Out of curiosity, why are those top fans intakes?
Of all the things to ask, you ask the least important question. But since it's you, I am not surprised.
looks like positive airflow to me. i see 3 in and i bet the rear is exhaust!
No.
I have found that high-speed ram degrades over time without cooling, Hynix and Samsung-based sticks equally so, even at "stock" 1.65 V. This is why those sticks over 2400 MHz generally come with fans, IMHO, and I think some company reps told me this, buty I cannot remember exactly who it was, now. I push way higher voltage than 1.65 V when testing, since DDR3 spec requires sticks can handle up to 1.9 V without taking damage(they don't have to work right for that requirement, simply be capable of booting successfully). That's why you see "extreme" guys pushing 1.85 V through their sticks, since most ICs still scale up to that voltage. The problem is that CPUs do not...still today. I cannot max out a few sets I have here on air. I've also killed more than a few sets of expensive ram recently, not just CPUs. The one set I really did not want to die...the one I use to test motherboards, one stick wouldn't even boot, and that set never saw more than 1.75 V when initially testing, and did 2933 MHz+ with 1.65V. I ran it for near a year at 2666 MHz, most often without airflow in my test-bench. Another set, my Dominator Platinum 2666 C10 set, it's degraded, but didn't come with a fan. Killed a few sets of Hynix MFR-based ram already too.
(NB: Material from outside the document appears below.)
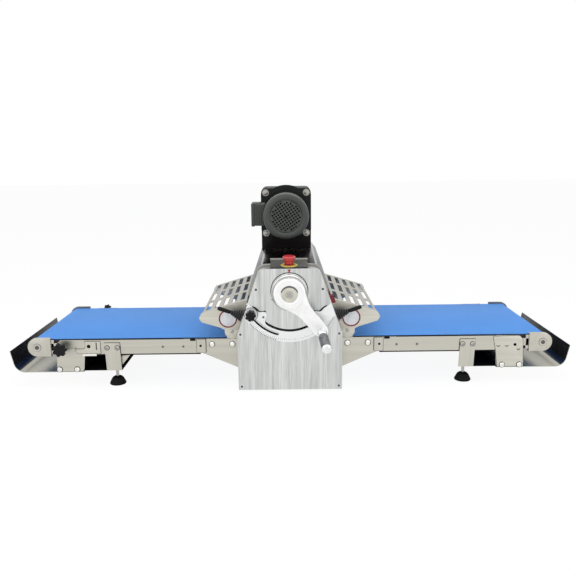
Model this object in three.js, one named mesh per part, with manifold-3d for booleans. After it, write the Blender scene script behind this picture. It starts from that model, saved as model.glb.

I was supposed to be posting a motherboard review every week, and between CPU and memory deaths, plus having my house flood, that's just not been possible. There's a few key people out there that work at these tech companies that have helped me out in a huge way the past couple of weeks, otherwise, I would not be back to doing reviews, this week.
Anyway, no fan on the ram, so the fans up top blow directly into the case, bringing a tonne of fresh air of the sticks and CPU VRM. Case doesn't ever have it's door on unless I moved it to where I might kick it.